April 14, 2011

Obama outlines plan to cut debt
by $4 trillion

Taking the GOP to task, the president calls for reforms, but not at the expense of 'the America we believe in.'

By LORI MONTGOMERY and ZACHARY A. GOLDFARB
The Washington Post

WASHINGTON - President Obama entered the debate about the national debt on Wednesday after months on the sidelines, offering a plan to trim borrowing by $4 trillion over the next 12 years by combining deep cuts in military and domestic spending with higher taxes on the wealthy.

In a stinging rebuke to Republican budget cutters, Obama acknowledged that the debt must be tackled faster than he has previously proposed, but he rejected GOP calls to make fundamental changes to Medicare and Medicaid or to scale back his initiative to expand health care coverage to the uninsured.

"We don't have to choose between a future of spiraling debt and one where we forfeit investments in our people and our country," he said. "To meet our fiscal challenge, we will need to make reforms.
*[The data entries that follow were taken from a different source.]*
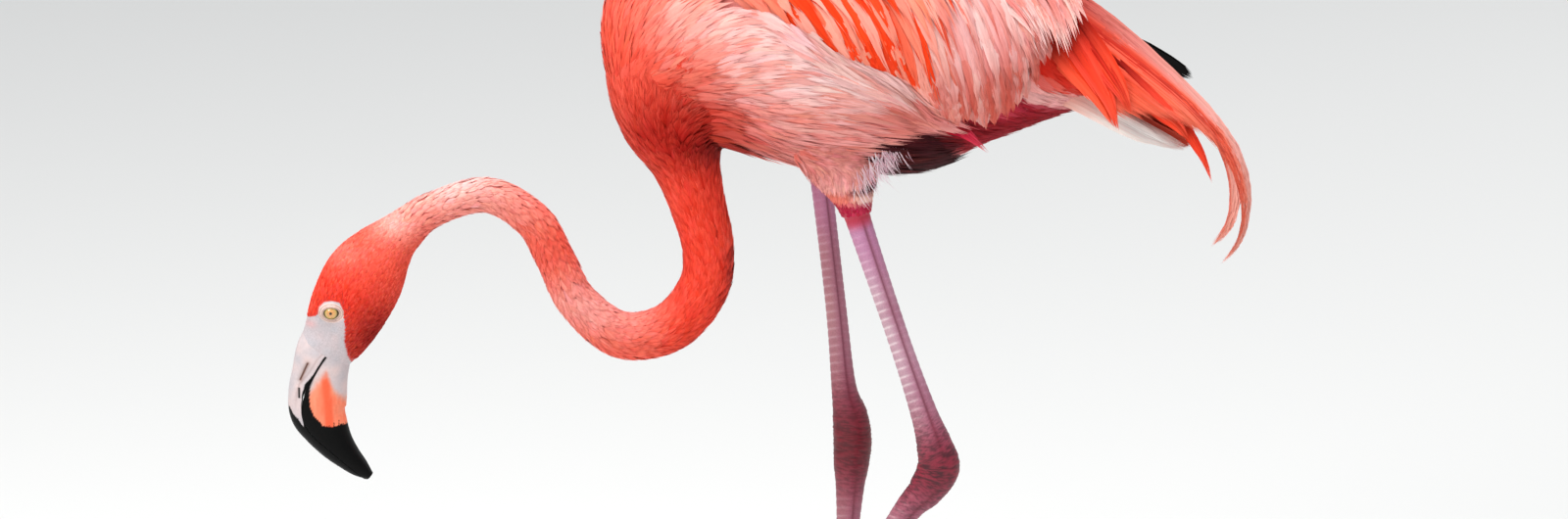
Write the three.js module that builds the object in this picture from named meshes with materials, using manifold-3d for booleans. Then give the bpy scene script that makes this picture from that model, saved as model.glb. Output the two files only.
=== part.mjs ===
// An American flamingo, life size, wading with its neck arched down and its bill lowered.
// Millimetres, +Z up. The bird faces -X, its left side is -Y, and its feet rest on z = 0.

import * as THREE from "three";
import { mergeVertices } from "three/addons/utils/BufferGeometryUtils.js";
import Module from "manifold-3d";

const wasm = await Module();
wasm.setup();

// ---------------------------------------------------------------- driving dimensions

const GAP = 0.35; // clearance between neighbouring pieces
const LEFT = -1;
const RIGHT = 1;

// Rows of a tapering form: [x, y, z, half depth, half width], from one end to the other.

// Head and neck, from the base of the bill to inside the breast.
const NECK = [
  [-351, -30, 411, 21.3, 15.5], // base of the bill
  [-345, -30, 420, 24.4, 17.5], // lores
  [-338, -30, 433, 27.9, 20.5], // eyes
  [-330, -30, 449, 30.4, 22.5], // crown
  [-322, -30, 465, 30.8, 22.5],
  [-314, -30, 478, 28.8, 21.0], // nape
  [-304, -29, 491, 23.6, 18.5],
  [-291, -29, 504, 18.0, 16.2],
  [-268, -27, 521, 14.8, 14.2],
  [-226, -24, 532, 14.8, 14.2], // top of the arch
  [-191, -21, 511, 15.9, 15.0],
  [-174, -18, 479, 16.4, 15.6],
  [-158, -15, 446, 17.2, 16.4],
  [-125, -10, 418, 19.6, 18.4], // bottom of the bend
  [-87, -5, 423, 20.8, 19.6],
  [-62, -1, 452, 21.2, 20.2],
  [-58, 0, 484, 21.7, 21.0],
  [-66, 0, 519, 23.4, 23.0],
  [-75, 0, 552, 28.6, 28.0],
  [-83, 0, 582, 41.0, 38.0], // root of the neck
  [-84, 0, 612, 48.0, 48.0],
  [-76, 0, 645, 55.0, 56.0],
];
const HEAD_START = 0.06; // row where the head meets the bill
const HEAD_END = 6.6; // row where the head meets the neck
const CUT = 0.012; // share of a row that a cut takes away on each side
const NECK_CUTS = [9, 11.2, 13.3, 15.6, 17.9]; // rows where the neck is divided

// Trunk, from breast to rump, in upright sections.
const TRUNK = [
  [-143, 0, 653, 0, 0],
  [-140, 0, 650, 31, 23],
  [-130, 0, 650, 54, 41],
  [-111, 0, 652, 72, 59],
  [-80, 0, 653, 87, 74],
  [-36, 0, 653, 94, 86],
  [14, 0, 649, 100, 91],
  [62, 0, 645, 100, 90],
  [108, 0, 642, 97, 83],
  [150, 0, 643, 80, 71],
  [190, 0, 640, 62, 57],
  [226, 0, 633, 42, 42],
  [250, 0, 622, 26, 30],
  [262, 0, 612, 0, 0],
];

const TAIL = [
  [200, 0, 618, 22, 34],
  [236, 0, 603, 14, 34],
  [272, 0, 584, 7, 31],
  [302, 0, 571, 3, 22],
  [312, 0, 567, 1.4, 9],
];

// Bill, from its base to its tip. The mouth line parts it into two mandibles.
const BILL = [
  [-345, -30, 425, 19.5, 13.5],
  [-351, -30, 411, 21.3, 15.5],
  [-354.5, -30, 394, 21.4, 14.8],
  [-356.5, -30, 378, 22.4, 14.8],
  [-356.5, -30, 363, 21.7, 14.6],
  [-351, -30, 350, 18.2, 13.6],
  [-343, -30, 337, 13.9, 12.2],
  [-333.5, -30, 326, 10.2, 10.4],
  [-324.5, -30, 317.5, 7.2, 8.0],
  [-317, -30, 311.5, 3.0, 4.0],
];
const MOUTH = [
  [-338, 426],
  [-351, 408],
  [-360, 393],
  [-367, 377],
  [-368, 361],
  [-361, 347],
  [-346, 333],
  [-331, 319],
  [-314, 304],
]; // x and z, from the gape to past the tip
const MOUTH_GAP = 0.5;

const EYE_RADIUS = 7.4;
const EYE = [-344.5, -30, 445.5]; // on the head's own midplane
const EYE_OUT = 14.6; // from that midplane to the middle of each eyeball

// Folded wing, as a shell over the trunk: [x, lowest, highest angle in degrees, thickness].
// Angles are measured round the trunk's section, from level outwards and up.
const WING = [
  [-106, 34, 46, 2],
  [-88, 27, 62, 7],
  [-50, 26, 74, 10],
  [0, 28, 80, 11],
  [40, 22, 83, 12],
  [76, 2, 83, 12],
  [104, -14, 83, 11],
  [134, -29, 83, 10],
  [160, -34, 82, 9],
  [180, -27, 80, 7],
  [200, -12, 78, 4],
];

const WING_SUNK = 4; // how far the shell reaches into the trunk
const WING_RADIUS = 80; // typical radius of the trunk under the wing

// Long drooping inner feathers of the left wing: the edge beside the midline, then the outer low edge.
const TRAIN_TOP = [
  [150, -12, 716],
  [192, -12, 702],
  [230, -12, 680],
  [268, -12, 650],
  [304, -12, 616],
  [333, -13, 585],
  [349, -15, 556],
  [355, -18, 528],
  [352, -20, 502],
  [343, -22, 485],
  [332, -23, 476],
];
const TRAIN_LOW = [
  [150, -68, 640],
  [182, -64, 620],
  [216, -57, 606],
  [258, -48, 594],
  [290, -42, 583],
  [312, -36, 567],
  [326, -31, 550],
  [338, -27, 530],
  [344, -25, 508],
  [339, -24, 490],
  [330, -23, 478],
];
const TRAIN_BULGE = 11;
const TRAIN_THICK = 4.5;
const LOOSE_THICK = 3;
const LOOSE = [
  { path: [[196, -62, 640], [222, -58, 622], [242, -54, 604], [252, -52, 585]], half: 8 },
  { path: [[286, -40, 606], [306, -36, 586], [319, -33, 562], [326, -31, 539]], half: 7 },
  { path: [[268, -44, 606], [290, -41, 594], [305, -38, 583], [315, -36, 573]], half: 7 },
]; // separate feathers whose tips leave the low edge
const RIGHT_TRAIN = { scale: 0.94, lower: 10 }; // the right wing's train is a little shorter and lower

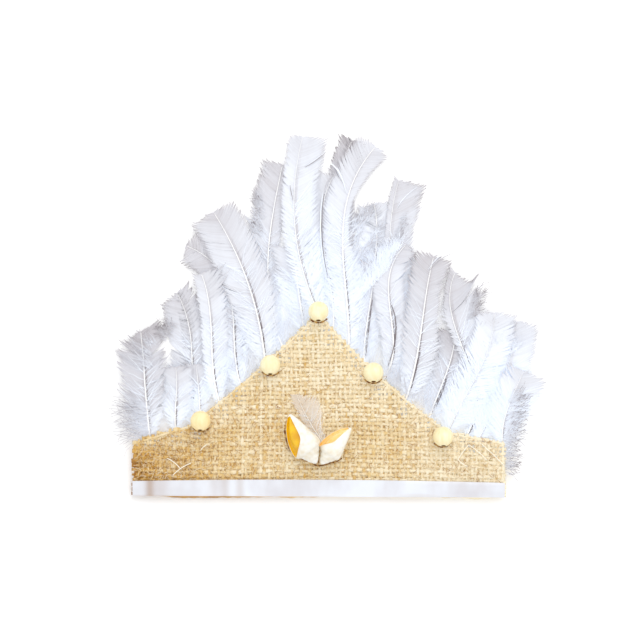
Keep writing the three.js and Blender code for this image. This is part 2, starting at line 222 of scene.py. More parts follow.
# Closed tapering strands, gathered to be one mesh
class Strands:
    def __init__(self):
        self.points, self.faces, self.tones, self.kinds, self.smooth = [], [], [], [], []
        self.count = 0

    # paths holds one strand a row: strands, sections, xyz
    def lay(self, paths, widths, heights, tones, sides=3, kind=0):
        paths = np.asarray(paths, float)
        strands, sections = shape = paths.shape[:2]
        widths, heights, tones = (np.broadcast_to(value, shape) for value in (widths, heights, tones))
        ahead = np.gradient(paths, axis=1)
        ahead /= np.maximum(np.linalg.norm(ahead, axis=2, keepdims=True), 1e-9)
        across = np.cross(ahead, up)
        across /= np.maximum(np.linalg.norm(across, axis=2, keepdims=True), 1e-9)
        rise = np.cross(across, ahead)
        angles = (-math.pi / 2 if sides == 3 else math.pi / 2) - np.arange(sides) * 2 * math.pi / sides
        ring = (
            across[:, :, None] * (np.cos(angles)[:, None] * widths[:, :, None, None] / 2)
            + rise[:, :, None] * (np.sin(angles)[:, None] * heights[:, :, None, None] / 2)
        )
        points = paths[:, :, None] + ring
        k = np.arange(sides)
        nextK = (k + 1) % sides
        row = np.arange(sections - 1)[:, None] * sides
        a, b, c, d = row + k, row + nextK, row + sides + nextK, row + sides + k
        walls = np.concatenate([np.stack([a, d, b], -1), np.stack([b, d, c], -1)]).reshape(-1, 3)
        last = (sections - 1) * sides
        fan = np.arange(1, sides - 1)
        caps = np.concatenate([
            np.stack([np.zeros_like(fan), fan, fan + 1], -1),
            np.stack([np.full_like(fan, last), last + fan + 1, last + fan], -1),
        ])
        faces = np.concatenate([walls, caps])
        starts = self.count + np.arange(strands) * sections * sides
        self.faces.append((starts[:, None, None] + faces[None]).reshape(-1, 3))
        self.points.append(points.reshape(-1, 3))
        self.tones.append(np.repeat(tones.reshape(-1), sides))
        self.kinds.append(np.full(strands * len(faces), kind))
        self.smooth.append(np.full(strands * len(faces), sides > 3))
        self.count += points.shape[0] * sections * sides

    def mesh(self, name):
        parts = (self.points, self.faces, self.tones, self.kinds, self.smooth)
        return meshOf(name, *(np.concatenate(part) for part in parts))


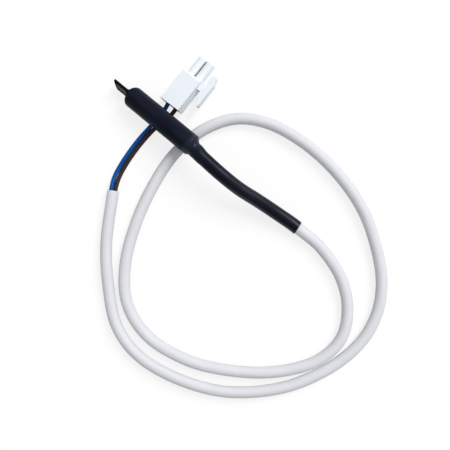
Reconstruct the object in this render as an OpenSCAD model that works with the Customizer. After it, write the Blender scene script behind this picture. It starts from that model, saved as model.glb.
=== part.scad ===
// Temperature sensor probe with a two-core cable and a two-way in-line plug, in millimetres.
// It lies on a flat surface at z = 0: the probe points along +X with its tip down on the surface,
// its neck rides over the cable, and the cable runs round in two open turns to the plug.
// The origin is on that surface, under the middle of the probe and its sleeve.

/* [Capsule] */
// Outer diameter of the closed capsule that holds the sensor
capsule_d = 8; // [7.4:0.1:9]
// Length of the capsule from its mouth to its closed end
capsule_len = 33.2; // [33:0.1:45]
// Thickness of the capsule's wall
capsule_wall = 0.6; // [0.4:0.05:0.8]
// Thickness of the capsule's closed end
capsule_end = 1; // [0.6:0.1:2]
// Radius of the rounded corner at the closed end
capsule_round = 2; // [1.4:0.1:2.6]

/* [Heat shrink sleeve] */
// Thickness of the recovered sleeve
sleeve_wall = 0.4; // [0.3:0.05:0.55]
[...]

We will all need to make sacrifices. But we do not have to sacrifice the America we believe in. And as long as I'm president, we won't."

Obama announced his framework for deficit reduction in a speech that at times employed the highly partisan words he used on the campaign trail. But it included only a few notable, and largely incremental, policy proposals.

And even as he joined the battle, Obama immediately volleyed the substantive work of debt reduction back to Capitol Hill, calling on lawmakers to reach "a final agreement on a plan to reduce the deficit" before the Treasury breaches the $14.3 trillion legal limit on borrowing in early July. The country could face devastating economic consequences if it were to stop borrowing and default on its obligations.

Obama said the talks, to be led by Vice President Joe Biden, would begin in early May, after lawmakers return from a two-week Easter break. With polls showing rising public anxiety about the tide of red ink, many lawmakers say they cannot vote to raise the debt limit without some new mechanism to control spending.

Obama never mentioned the highly technical issue of the debt limit, casting the congressional discussions as an effort to "find common ground" in "this larger debate we're having about the size and role of government." But lawmakers and other observers said they had little doubt about the true aim of the talks, which the president said should include 16 lawmakers -- four from each party in each chamber.

"This is the 'debt crisis avoidance committee,'" said Robert Bixby, executive director of the nonprofit Concord Coalition, which advocates for balanced budgets. "Since there's not a whole lot of time to actually fix Medicare and Social Security and rewrite the tax code, they are probably going to resort to some sort of procedural device."

The White House has urged Congress to approve an increase in the debt limit without attaching other provisions, an idea lawmakers in both parties call unrealistic. But after meeting with the president early Wednesday, House Speaker John Boehner, R-Ohio, said Obama signaled that he might be willing to consider a bill that includes spending limits.

In fact, the president offered his own alternative Wednesday: a "debt fail-safe trigger" that would cut spending across the board if lawmakers did not approve policies that would set the debt on a downward path by 2014. The trigger should spare Social Security, Medicare and programs for the poor, Obama said, but should raise taxes by cutting dozens of tax breaks that benefit people and corporations.

Republicans criticized the president's plan, rejecting the need for additional tax revenue. With a critical vote on the debt limit looming, Senate Minority Leader Mitch McConnell, R-Ky., called Obama's insistence on higher taxes "counterproductive."

Boehner also declared tax increases "a non-starter." And in an interview, House Budget Chairman Paul Ryan, R-Wis., accused Obama of abdicating leadership at a crucial point in the debate over the nation's fiscal future with his proposal for another round of bipartisan talks.